# [Stated problem]
Give back exactly the lines from the start of the listing to the line containing "import Sketcher", inclusive, and nothing beyond them.

--- BEGIN Collected material ---

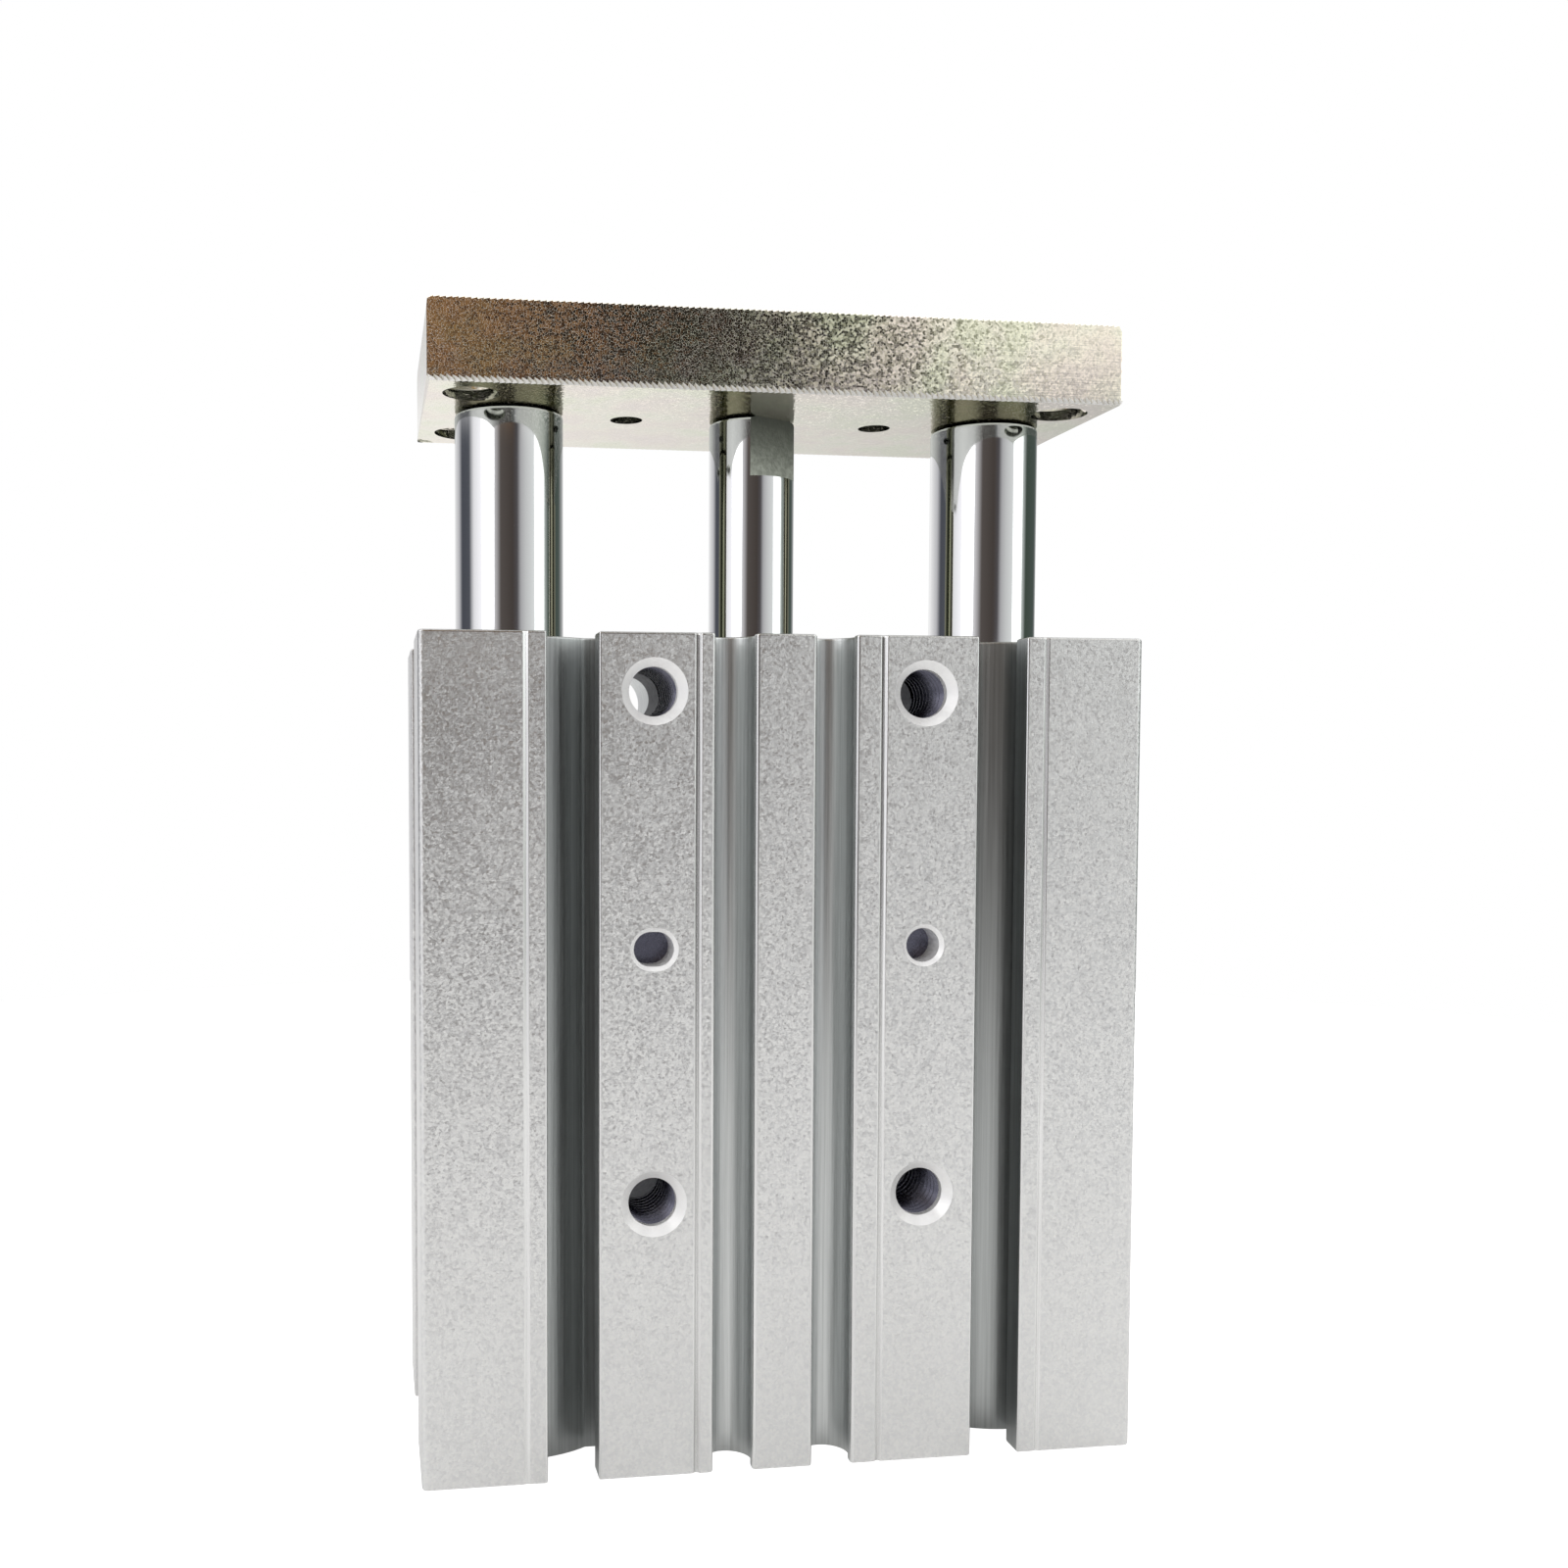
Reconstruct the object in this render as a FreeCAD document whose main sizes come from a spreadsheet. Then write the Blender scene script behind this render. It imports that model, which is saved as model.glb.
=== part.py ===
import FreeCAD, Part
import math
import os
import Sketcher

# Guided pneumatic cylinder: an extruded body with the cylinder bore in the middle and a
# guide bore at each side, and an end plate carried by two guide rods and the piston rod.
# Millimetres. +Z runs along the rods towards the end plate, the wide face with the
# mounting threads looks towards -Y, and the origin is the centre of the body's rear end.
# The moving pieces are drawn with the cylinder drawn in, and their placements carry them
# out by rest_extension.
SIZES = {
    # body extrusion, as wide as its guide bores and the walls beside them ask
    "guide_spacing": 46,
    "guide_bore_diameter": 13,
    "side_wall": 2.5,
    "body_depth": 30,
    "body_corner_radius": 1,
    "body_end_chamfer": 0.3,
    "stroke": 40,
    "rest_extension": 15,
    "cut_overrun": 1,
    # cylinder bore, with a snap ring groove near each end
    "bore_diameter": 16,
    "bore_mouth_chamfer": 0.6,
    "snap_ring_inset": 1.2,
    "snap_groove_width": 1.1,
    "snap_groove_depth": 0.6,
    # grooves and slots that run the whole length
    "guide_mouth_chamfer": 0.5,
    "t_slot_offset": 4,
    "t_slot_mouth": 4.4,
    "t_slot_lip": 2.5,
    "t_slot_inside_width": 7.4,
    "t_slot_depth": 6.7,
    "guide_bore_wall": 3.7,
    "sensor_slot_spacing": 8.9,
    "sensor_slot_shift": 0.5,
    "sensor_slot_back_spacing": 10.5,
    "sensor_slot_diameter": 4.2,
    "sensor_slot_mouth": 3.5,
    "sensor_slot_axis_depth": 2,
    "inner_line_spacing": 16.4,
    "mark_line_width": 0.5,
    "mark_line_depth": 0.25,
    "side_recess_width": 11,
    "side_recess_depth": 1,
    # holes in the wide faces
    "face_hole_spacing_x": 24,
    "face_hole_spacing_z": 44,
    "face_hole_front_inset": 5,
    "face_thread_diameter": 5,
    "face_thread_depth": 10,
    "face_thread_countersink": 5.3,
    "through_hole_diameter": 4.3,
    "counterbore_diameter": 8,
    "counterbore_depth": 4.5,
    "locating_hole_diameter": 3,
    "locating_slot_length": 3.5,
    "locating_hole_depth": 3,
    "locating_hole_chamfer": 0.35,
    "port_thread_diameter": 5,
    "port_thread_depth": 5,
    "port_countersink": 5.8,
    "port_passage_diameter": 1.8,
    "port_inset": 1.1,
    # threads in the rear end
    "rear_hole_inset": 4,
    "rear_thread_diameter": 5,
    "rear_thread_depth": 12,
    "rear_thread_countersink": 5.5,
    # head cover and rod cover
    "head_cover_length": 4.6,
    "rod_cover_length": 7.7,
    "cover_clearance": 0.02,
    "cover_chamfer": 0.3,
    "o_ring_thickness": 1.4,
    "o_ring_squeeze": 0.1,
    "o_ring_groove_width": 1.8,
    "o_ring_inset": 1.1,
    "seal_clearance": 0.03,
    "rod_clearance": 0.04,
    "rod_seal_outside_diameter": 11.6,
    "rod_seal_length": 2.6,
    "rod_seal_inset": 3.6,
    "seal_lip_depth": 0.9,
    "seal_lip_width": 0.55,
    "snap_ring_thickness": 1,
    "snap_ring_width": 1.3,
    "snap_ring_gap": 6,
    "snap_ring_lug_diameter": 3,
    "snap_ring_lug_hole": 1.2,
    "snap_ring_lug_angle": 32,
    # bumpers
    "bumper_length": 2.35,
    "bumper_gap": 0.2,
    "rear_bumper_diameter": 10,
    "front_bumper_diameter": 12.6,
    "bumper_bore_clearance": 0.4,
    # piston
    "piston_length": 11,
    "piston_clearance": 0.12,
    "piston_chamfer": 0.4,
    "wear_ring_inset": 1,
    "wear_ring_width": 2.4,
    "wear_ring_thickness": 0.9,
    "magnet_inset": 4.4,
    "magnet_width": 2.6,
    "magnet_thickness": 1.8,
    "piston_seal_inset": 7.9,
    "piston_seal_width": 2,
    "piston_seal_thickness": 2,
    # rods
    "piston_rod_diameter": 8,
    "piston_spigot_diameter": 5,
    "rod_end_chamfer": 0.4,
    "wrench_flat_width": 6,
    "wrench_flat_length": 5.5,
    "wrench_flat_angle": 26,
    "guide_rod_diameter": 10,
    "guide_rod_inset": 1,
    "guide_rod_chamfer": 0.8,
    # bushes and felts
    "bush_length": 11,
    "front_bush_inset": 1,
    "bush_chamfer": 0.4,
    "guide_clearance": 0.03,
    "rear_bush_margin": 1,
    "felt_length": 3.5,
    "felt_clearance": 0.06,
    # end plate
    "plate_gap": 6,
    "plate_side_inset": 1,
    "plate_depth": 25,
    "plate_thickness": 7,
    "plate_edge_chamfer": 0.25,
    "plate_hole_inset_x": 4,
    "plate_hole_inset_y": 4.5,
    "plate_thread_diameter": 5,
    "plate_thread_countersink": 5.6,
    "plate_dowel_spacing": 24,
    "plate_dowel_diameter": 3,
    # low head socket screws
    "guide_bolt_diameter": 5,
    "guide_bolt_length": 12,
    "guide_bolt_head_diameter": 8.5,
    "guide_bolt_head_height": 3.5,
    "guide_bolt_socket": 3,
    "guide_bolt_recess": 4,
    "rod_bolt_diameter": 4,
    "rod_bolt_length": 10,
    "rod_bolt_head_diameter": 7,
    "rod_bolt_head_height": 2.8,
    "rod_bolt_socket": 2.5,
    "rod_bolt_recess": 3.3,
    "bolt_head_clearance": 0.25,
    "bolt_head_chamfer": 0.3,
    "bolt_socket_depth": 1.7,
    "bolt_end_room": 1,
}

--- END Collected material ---

# [Result]
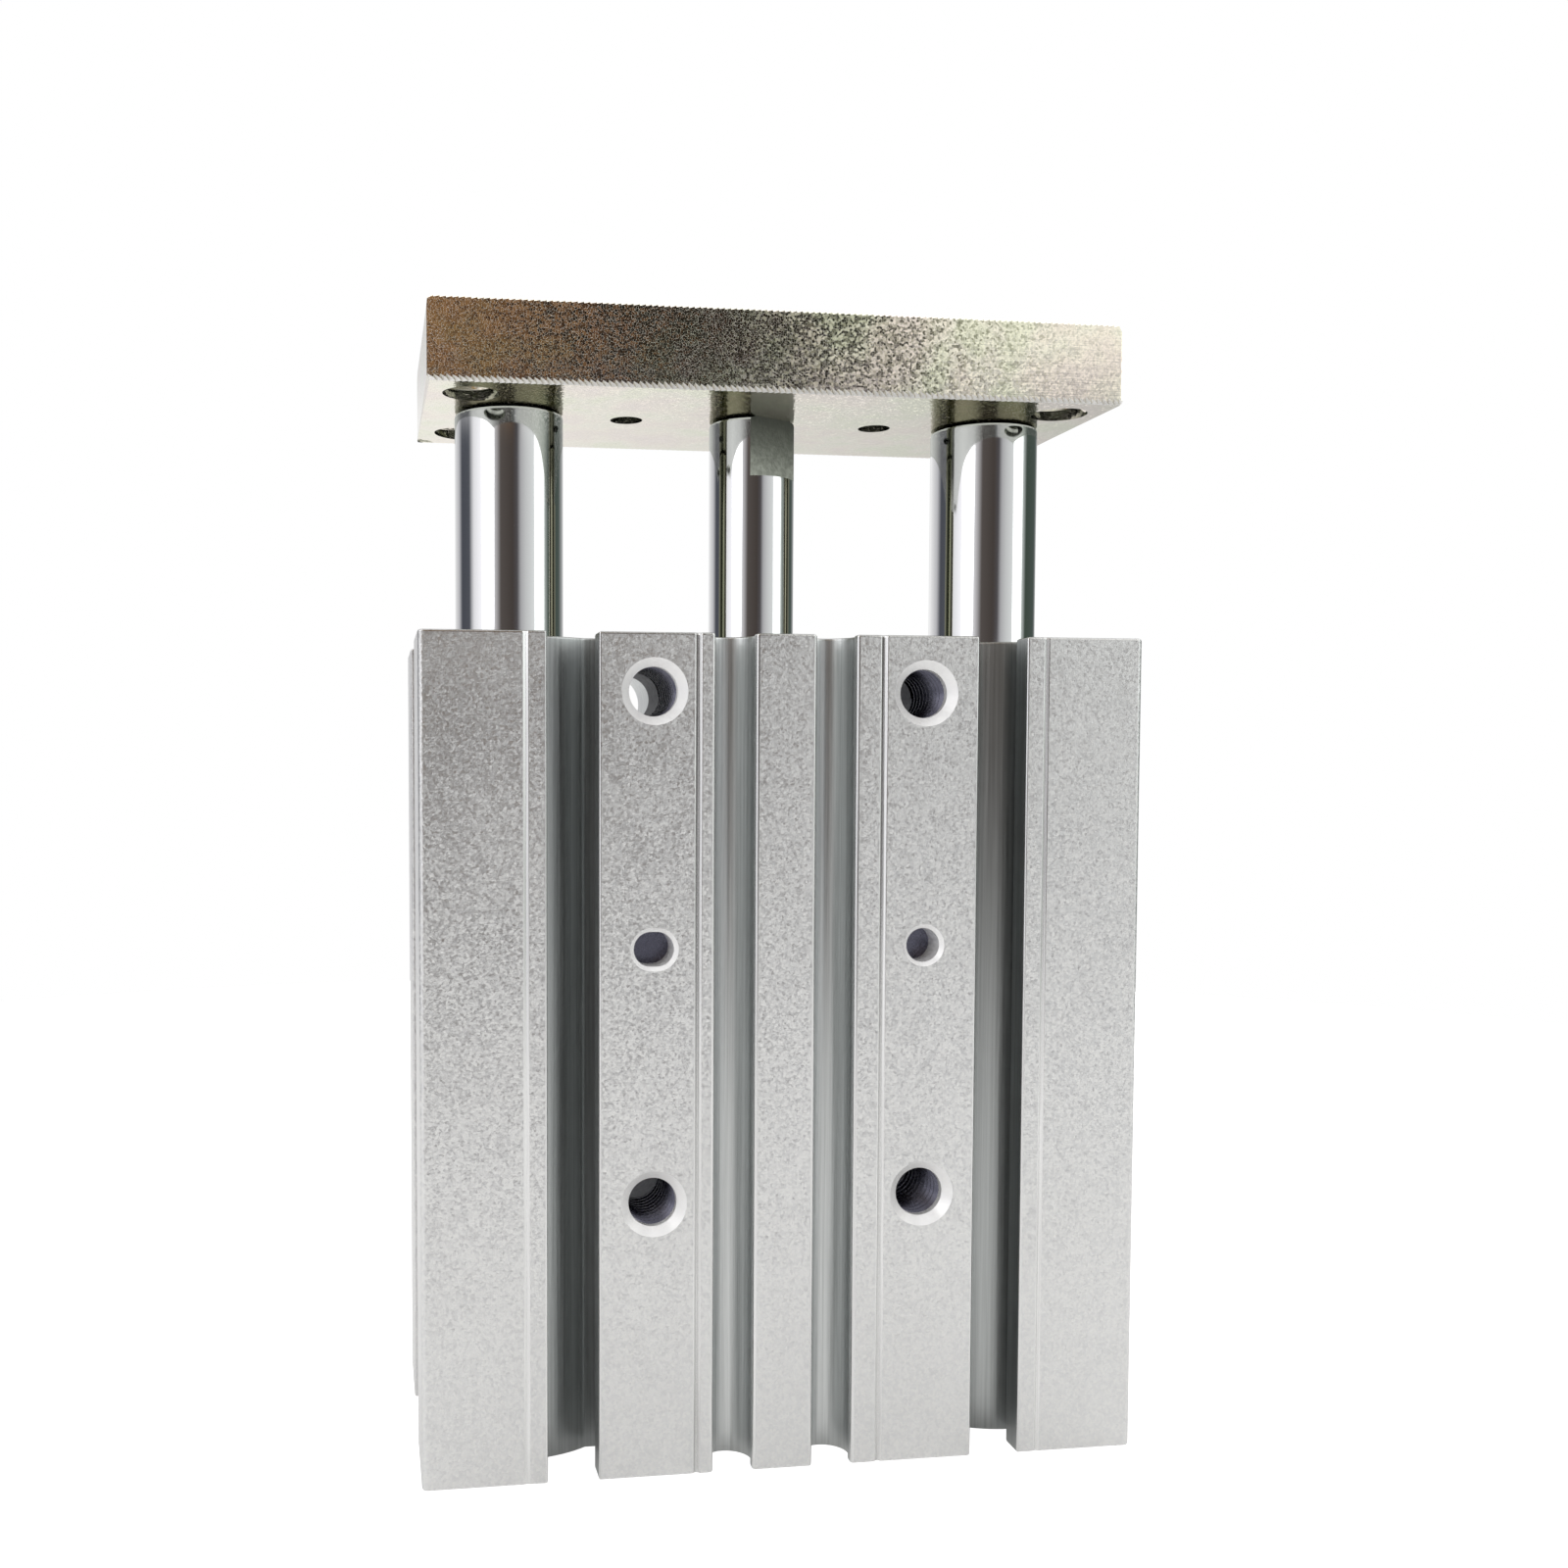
Reconstruct the object in this render as a FreeCAD document whose main sizes come from a spreadsheet. Then write the Blender scene script behind this render. It imports that model, which is saved as model.glb.
=== part.py ===
import FreeCAD, Part
import math
import os
import Sketcher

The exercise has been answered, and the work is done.